Die Behauptung, das Wallis sei abgeschieden, entsprach für einmal nicht der Realität. Nach der Jahrhundertwende wechselte es seine staatsrechtliche Form in kurzer Zeit gleich mehrmals. Die Bevölkerung erlebte innert weniger Jahre fünf Staatsangehörigkeiten, das Wallis gehörte verschiedenen «Nationen» an: Bis 1798 war es ein zugewandter Ort der Eidgenossenschaft mit dem Untertanenland «Unterwallis» gewesen, dann wurde es – absolut unfreiwillig – Teil der Helvetischen Republik, anschliessend ein unabhängiger Staat, eine «unteilbare Republik», die allerdings ein Satellitenstaat Frankreichs war (1802–1810), und schliesslich Teil von Frankreich als Département du Simplon (1810–1813), in dem es auch einen «Canton de Viège» mit einem «Maire» gab. Von diesem wurde viel verlangt, seien es Unterkünfte für Soldaten, Angaben für Statistiken, Auskünfte über Gesinnung, Talente und Fähigkeiten der vornehmen jungen Personen mit Potenzial für öffentliche Ämter, über die Lese- und Schreibkompetenzen der «Maires», über auswärts Erwerbstätige, über das Vorhandensein einer Feuerspritze, über die Anzahl Pferde in der Gemeinde und zudem sollte er die Gemeindekasse aushändigen samt «Acten, Pacten, Contracten und Obligationsbriefen». Nach der Niederlage der Franzosen besetzten die Österreicher das Wallis, das von Dezember 1813 bis 1815 einer Übergangsregierung unterstand. Es herrschten Anarchie, wirtschaftliche und soziale Krisen, bis das Wallis 1815 endgültig ein Kanton der Schweiz wurde – als zwanzigster einer der letzten, die beitraten. Ob die Bevölkerung sich immer bewusst war, wohin sie gehörte? Immerhin fasste der Grundgedanke der Aufklärung, die Gleichberechtigung der Menschen, auch im Wallis Fuss, das so zu einer wesentlichen politischen Errungenschaft gelangte, die inzwischen selbstverständlich ist.
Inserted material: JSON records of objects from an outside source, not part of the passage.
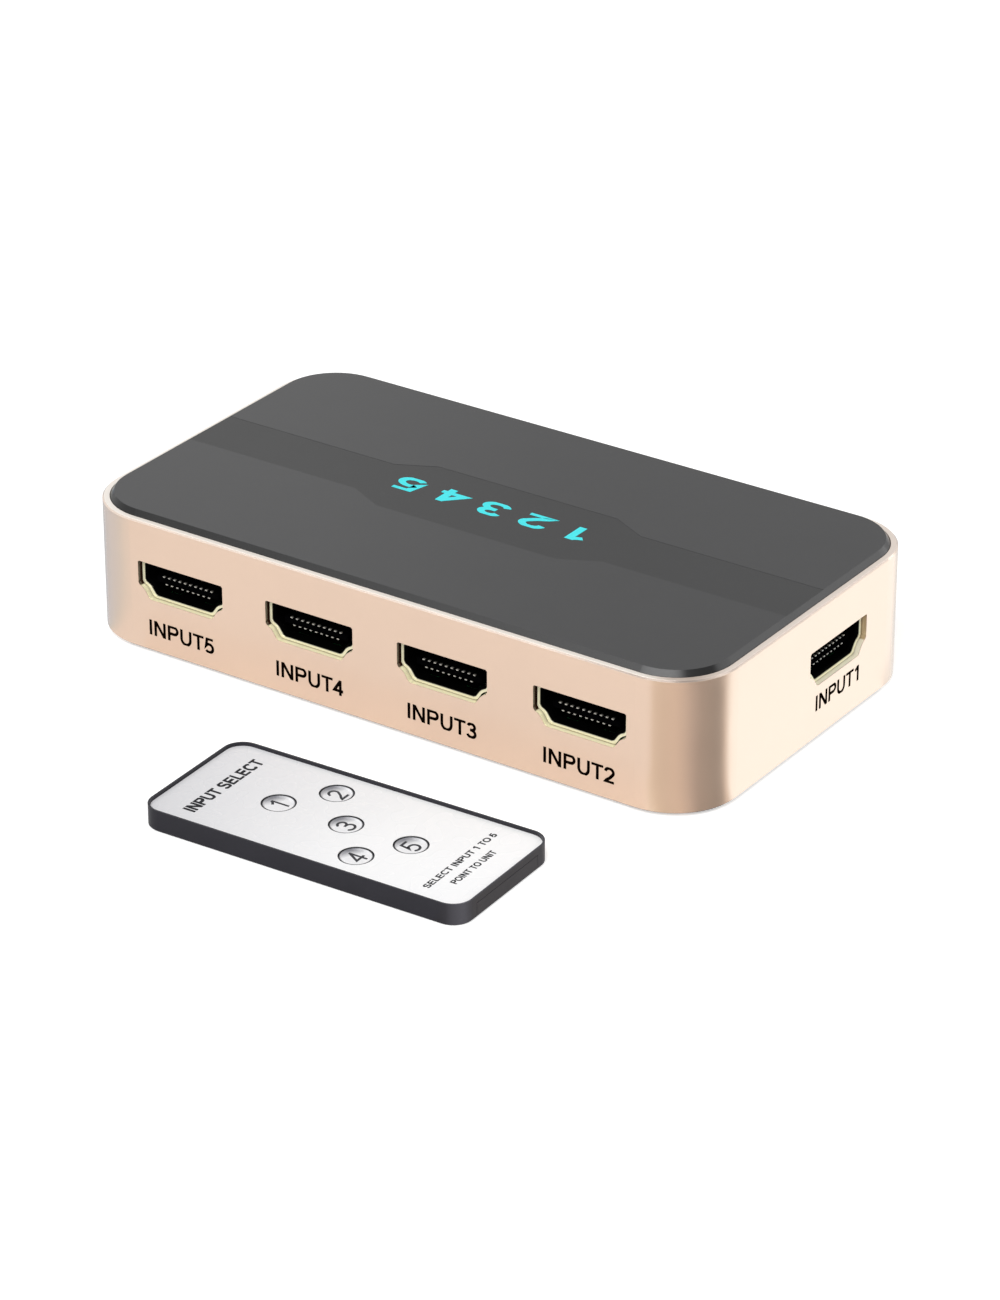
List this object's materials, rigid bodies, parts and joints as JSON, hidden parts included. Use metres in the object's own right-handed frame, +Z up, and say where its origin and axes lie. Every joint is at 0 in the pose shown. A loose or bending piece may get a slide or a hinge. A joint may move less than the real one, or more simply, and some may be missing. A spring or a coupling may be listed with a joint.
{
  "type": "hdmi switch",
  "caption": "Flat box with HDMI sockets round three walls and a select button, with a thin card remote with round keys lying in front.",
  "frame": {"origin": "on the table under the middle of the switch's case, 0.5 mm below the case floor", "axes": "+X along the case towards the first input's end, +Y towards the user's side with the button, +Z up"},
  "size_m": [0.112, 0.1071, 0.0228],
  "materials": {
    "gold_metal": "satin champagne-gold metal",
    "dark_cover": "satin dark grey moulding",
    "dark_floor": "fine-grained black moulding",
    "rubber": "soft black rubber",
    "screw_steel": "zinc-plated steel",
    "board": "green lacquered glass-fibre board",
    "socket_metal": "light gold-plated sheet",
    "socket_black": "black heat-proof moulding",
    "contact_gold": "gold-plated strip",
    "plated_metal": "tin-plated metal",
    "black_plastic": "black moulding",
    "button_plastic": "glossy black cap",
    "clear_plastic": "clear moulding",
    "lamp": "white lamp body",
    "dark_window": "dark infrared-clear plastic",
    "chip": "black moulded chip",
    "can_metal": "bare can",
    "remote_plastic": "satin charcoal moulding",
    "white_face": "white satin plate",
    "white_key": "white satin key",
    "cell_steel": "nickel-plated steel"
  },
  "bodies": {
    "switch": {"side_frame": "gold_metal", "top_cover": "dark_cover", "bottom_cover": "dark_floor", "rubber_feet": "rubber", "case_screws": "screw_steel", "main_board": "board", "dc_jack_body": "black_plastic", "dc_jack_pin": "plated_metal", "dc_jack_spring": "plated_metal", "tact_switch_base": "black_plastic", "light_pipe": "clear_plastic", "status_leds": "lamp", "ir_window": "dark_window", "ir_receiver": "dark_window", "switch_chip": "chip", "control_chip": "chip", "voltage_regulator": "chip", "crystal": "plated_metal", "capacitors": "can_metal", "surge_arrays": "chip", "input_1_shell": "socket_metal", "input_1_insulator": "socket_black", "input_1_contacts": "contact_gold", "input_2_shell": "socket_metal", "input_2_insulator": "socket_black", "input_2_contacts": "contact_gold", "input_3_shell": "socket_metal", "input_3_insulator": "socket_black", "input_3_contacts": "contact_gold", "input_4_shell": "socket_metal", "input_4_insulator": "socket_black", "input_4_contacts": "contact_gold", "input_5_shell": "socket_metal", "input_5_insulator": "socket_black", "input_5_contacts": "contact_gold", "output_shell": "socket_metal", "output_insulator": "socket_black", "output_contacts": "contact_gold"},
    "button": {"select_button": "button_plastic", "tact_switch_plunger": "black_plastic"},
    "remote": {"remote_case": "remote_plastic", "remote_face": "white_face", "key_domes": "plated_metal", "remote_board": "board", "remote_chip": "chip", "remote_emitter": "dark_window", "cell_contacts": "plated_metal"},
    "tray": {"battery_tray": "remote_plastic", "coin_cell": "cell_steel"},
    "key_1": {"remote_key_1": "white_key"},
    "key_2": {"remote_key_2": "white_key"},
    "key_3": {"remote_key_3": "white_key"},
    "key_4": {"remote_key_4": "white_key"},
    "key_5": {"remote_key_5": "white_key"}
  },
  "joints": [
    {"name": "select_press", "type": "slide", "parent": "switch", "child": "button", "axis": [0, -1, 0], "range_m": [0, 0.00035], "stiffness_N_per_m": 1500, "springref_m": -0.0006},
    {"name": "remote_lift", "type": "slide", "parent": "switch", "child": "remote", "axis": [0, 0, 1], "range_m": [0, 0.1]},
    {"name": "tray_slide", "type": "slide", "parent": "remote", "child": "tray", "axis": [0.9995, 0.0329, 0], "range_m": [0, 0.0135]},
    {"name": "key_1_press", "type": "slide", "parent": "remote", "child": "key_1", "axis": [0, 0, -1], "range_m": [0, 0.0002], "stiffness_N_per_m": 1000, "springref_m": -0.0004},
    {"name": "key_2_press", "type": "slide", "parent": "remote", "child": "key_2", "axis": [0, 0, -1], "range_m": [0, 0.0002], "stiffness_N_per_m": 1000, "springref_m": -0.0004},
    {"name": "key_3_press", "type": "slide", "parent": "remote", "child": "key_3", "axis": [0, 0, -1], "range_m": [0, 0.0002], "stiffness_N_per_m": 1000, "springref_m": -0.0004},
    {"name": "key_4_press", "type": "slide", "parent": "remote", "child": "key_4", "axis": [0, 0, -1], "range_m": [0, 0.0002], "stiffness_N_per_m": 1000, "springref_m": -0.0004},
    {"name": "key_5_press", "type": "slide", "parent": "remote", "child": "key_5", "axis": [0, 0, -1], "range_m": [0, 0.0002], "stiffness_N_per_m": 1000, "springref_m": -0.0004}
  ]
}
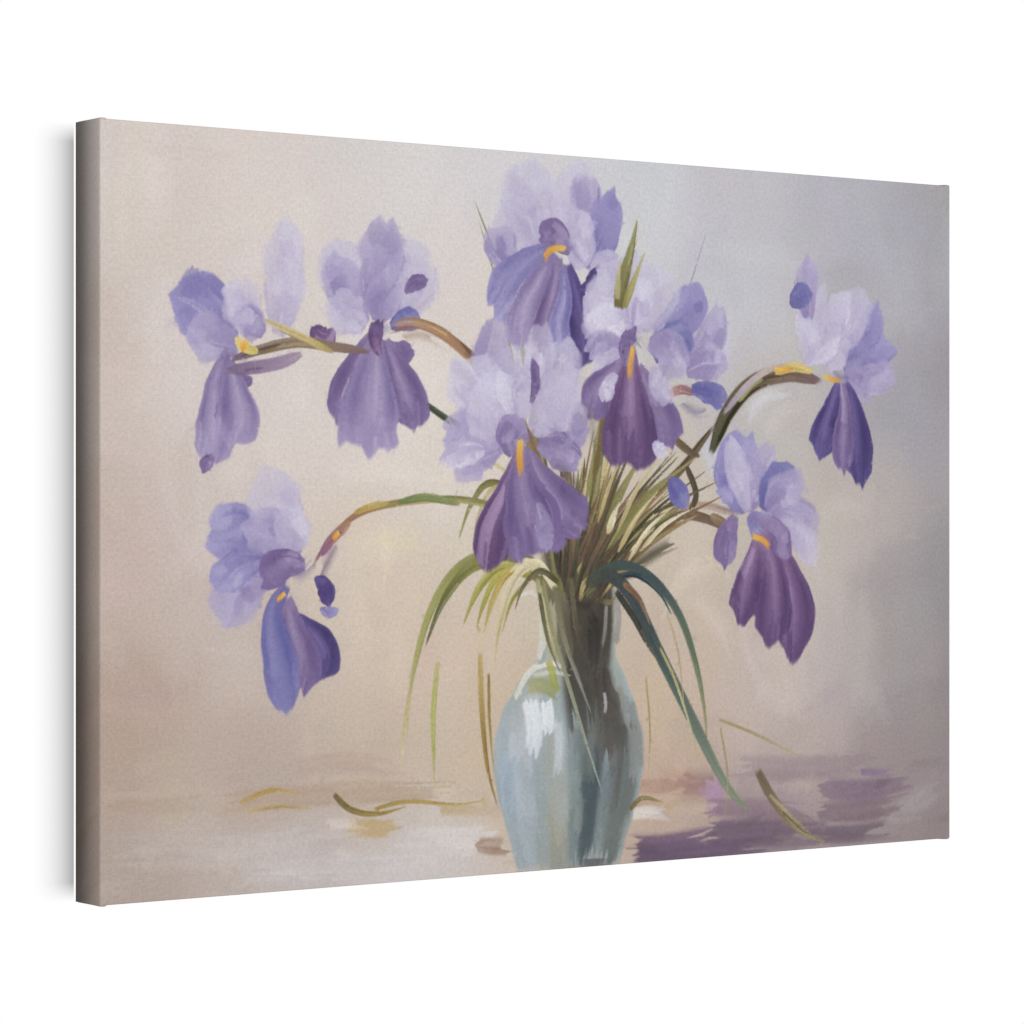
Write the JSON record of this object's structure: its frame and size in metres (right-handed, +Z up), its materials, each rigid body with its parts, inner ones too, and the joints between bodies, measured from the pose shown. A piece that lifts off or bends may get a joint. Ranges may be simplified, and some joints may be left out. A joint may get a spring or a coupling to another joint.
{
  "type": "stretched canvas wall picture",
  "caption": "Landscape canvas print wrapped over a pine stretcher frame, with wedged corners, an upright brace, back staples, wall pads and a sawtooth hanger.",
  "frame": {"origin": "middle notch of the sawtooth hanger, on the plane of the wall that the picture hangs on", "axes": "+X to the right seen from the front, along the picture's length; +Y at the wall; +Z up. The printed front faces -Y"},
  "size_m": [0.9144, 0.0424, 0.6096],
  "materials": {
    "printed_canvas": "matte printed cotton canvas, pale flower still life on warm beige and grey",
    "pine": "planed, unfinished",
    "beech": "planed, unfinished",
    "staple_steel": "galvanised flat wire",
    "zinc_plate": "bright zinc plate",
    "clear_rubber": "satin, slightly cloudy"
  },
  "bodies": {
    "root": {"bottom_key_end": "beech", "bottom_key_start": "beech", "bottom_rail": "pine", "bottom_staple_01": "staple_steel", "bottom_staple_02": "staple_steel", "bottom_staple_03": "staple_steel", "bottom_staple_04": "staple_steel", "bottom_staple_05": "staple_steel", "bottom_staple_06": "staple_steel", "bottom_staple_07": "staple_steel", "bottom_staple_08": "staple_steel", "bottom_staple_09": "staple_steel", "bottom_staple_10": "staple_steel", "bottom_staple_11": "staple_steel", "canvas": "printed_canvas", "cross_brace": "pine", "hanger_screw_left": "zinc_plate", "hanger_screw_right": "zinc_plate", "left_key_end": "beech", "left_key_start": "beech", "left_staple_01": "staple_steel", "left_staple_02": "staple_steel", "left_staple_03": "staple_steel", "left_staple_04": "staple_steel", "left_staple_05": "staple_steel", "left_staple_06": "staple_steel", "left_stile": "pine", "right_key_end": "beech", "right_key_start": "beech", "right_staple_01": "staple_steel", "right_staple_02": "staple_steel", "right_staple_03": "staple_steel", "right_staple_04": "staple_steel", "right_staple_05": "staple_steel", "right_staple_06": "staple_steel", "right_stile": "pine", "sawtooth_hanger": "zinc_plate", "top_key_end": "beech", "top_key_start": "beech", "top_rail": "pine", "top_staple_01": "staple_steel", "top_staple_02": "staple_steel", "top_staple_03": "staple_steel", "top_staple_04": "staple_steel", "top_staple_05": "staple_steel", "top_staple_06": "staple_steel", "top_staple_07": "staple_steel", "top_staple_08": "staple_steel", "top_staple_09": "staple_steel", "top_staple_10": "staple_steel", "wall_pad_left": "clear_rubber", "wall_pad_right": "clear_rubber"}
  },
  "joints": []
}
Gravierende Auswirkungen für die Oberwalliser Zenden hatte die Aufhebung des Untertanenverhältnisses zum Unterwallis; dieses war nun frei. Allerdings wurde das Recht so ausgestaltet, dass das Oberwallis politisch weiterhin an der Macht blieb. Noch lange musste sich das Unterwallis von den Oberwalliser Zenden ungerecht behandelt fühlen. Die Familien, die bisher an der Macht gewesen waren, konnten sich in ihrer vorteilhaften Position halten.
Ortsintern bestanden nach der Entstehung des Bundesstaats während Jahrzehnten Differenzen zwischen der Visper Burgerschaft, die bis anhin allein geherrscht hatte, und der Munizipalgemeinde, welche das Bundesgesetz neu geschaffen hatte.
Das zweite Jahrzehnt des 19. Jahrhunderts, als das Wallis noch immer die Folgen des Franzoseneinfalls verarbeiten musste, war auch geprägt von einer Hungersnot. Diese war die mittelbare Folge eines Vulkanausbruchs 1815 in Indonesien, welcher der Welt zwei Schlechtwetterjahre mit Missernten, Ernteverlust, Teuerung und hohen Nahrungsmittelpreisen bescherte. Nicht zuletzt diese Hungerjahre dürften dazu beigetragen haben, dass die Gemeinde Albenried, die ein halbes Jahrtausend lang selbstständig überlebt hatte, 1817 zu Visp stiess.